You're essentially asking for a relationship between watts/kg and VAM (velocità ascensionale media, a term coined by Michele Ferrari the famous (or infamous) Italian physician and cycling coach). VAM is the gain in elevation (in meters) one could achieve in an hour for a given power and constant slope. Ferrari noted that a pro rider producing about 6 watts/kg would have a VAM of around 1600.

Here is a graphic that shows how many meters a rider producing 175, 200, and 225 watts with a total mass (rider + bike) of 85 kg could expect to climb in one hour at various gradients. This graphic takes into account rolling and aerodynamic resistance, but at steep slopes the amount of power allocated to these are small and the amount of power allocated to climbing dominates.

VAM at various powers for a total mass of 85kg

Although VAM doesn't have a true asymptote, you can see from the graph a key characteristic of VAM: that as the slope steepens, the change in VAM decreases. This is the basis for the approximation that "maximal" VAM doesn't depend very much on the slope: once the slope becomes steep, VAM doesn't change much.

Not obvious in this graph, but often helpful to know, at the far right edge (i.e., for steep slopes), the difference in VAM between the various powers is almost proportional to the difference in power: that is, a x% difference in power will translate to almost exactly a x% difference in VAM. That's because at steep slopes your speed is low and when your speed is low the aerodynamic component of power (which varies with the cube of speed) becomes less important and is dominated by the power used to climb (which varies linearly with speed). The slower you go, the more closely power and speed are linearly related.
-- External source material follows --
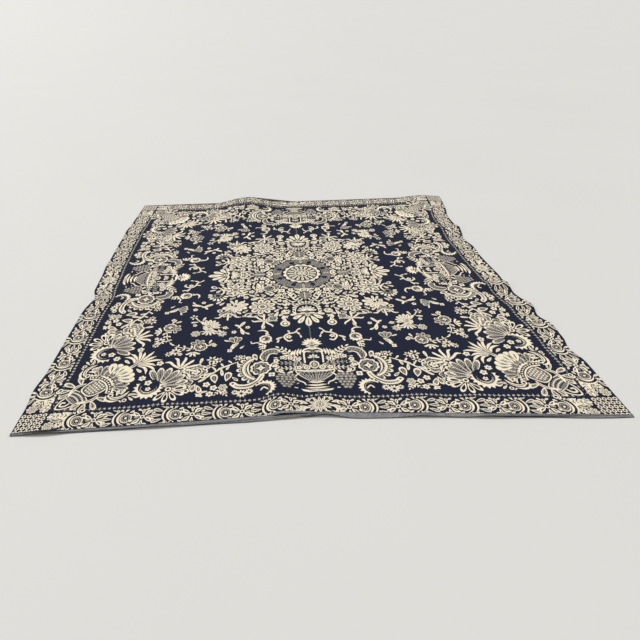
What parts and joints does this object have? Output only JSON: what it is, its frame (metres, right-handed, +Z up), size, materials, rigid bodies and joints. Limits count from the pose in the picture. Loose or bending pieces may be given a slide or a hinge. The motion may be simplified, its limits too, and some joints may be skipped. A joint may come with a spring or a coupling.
{
  "type": "jacquard coverlet",
  "caption": "Woven floral bed coverlet in navy and cream, laid out nearly flat, with a seam down its middle, rolled end hems, a hump at the far hem and ripples along the edges.",
  "frame": {"origin": "middle of the laid cloth's outline, on the ground under it", "axes": "+Z up, +Y from the near hem to the far hem, +X to the right along the near hem"},
  "size_m": [2.232, 2.0965, 0.0444],
  "materials": {
    "panel_left": "matt navy wool and cream cotton double cloth",
    "panel_right": "matt navy wool and cream cotton double cloth"
  },
  "bodies": {
    "root": {"panel_left": "panel_left", "panel_right": "panel_right"}
  },
  "joints": []
}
Thus, if your target were 200 watts but you could only average 180, VAM would be very nearly 180/200 = 90% of the VAM at 200 watts. If you could produce 210 watts, VAM would be very nearly 5% more.

You did not ask this but sometimes you will want to know the slope or gradient for a particular power and speed. A rough rule of thumb for the slope or gradient is to take your watts/kg at that moment, divide by your speed in km/h, then divide again by 3. The underlying reason for this rule of thumb can be found in this bicycles.stackexchange answer. In that instance, the question was about finding the power for a particular speed and gradient; in the instance here, you're just solving backward given speed and power to find gradient. For example, if you were riding at 200 watts, your total mass were 85 kg, and your speed were 10 km/h, the rule of thumb would produce an estimate of the slope of 0.08, or 8%.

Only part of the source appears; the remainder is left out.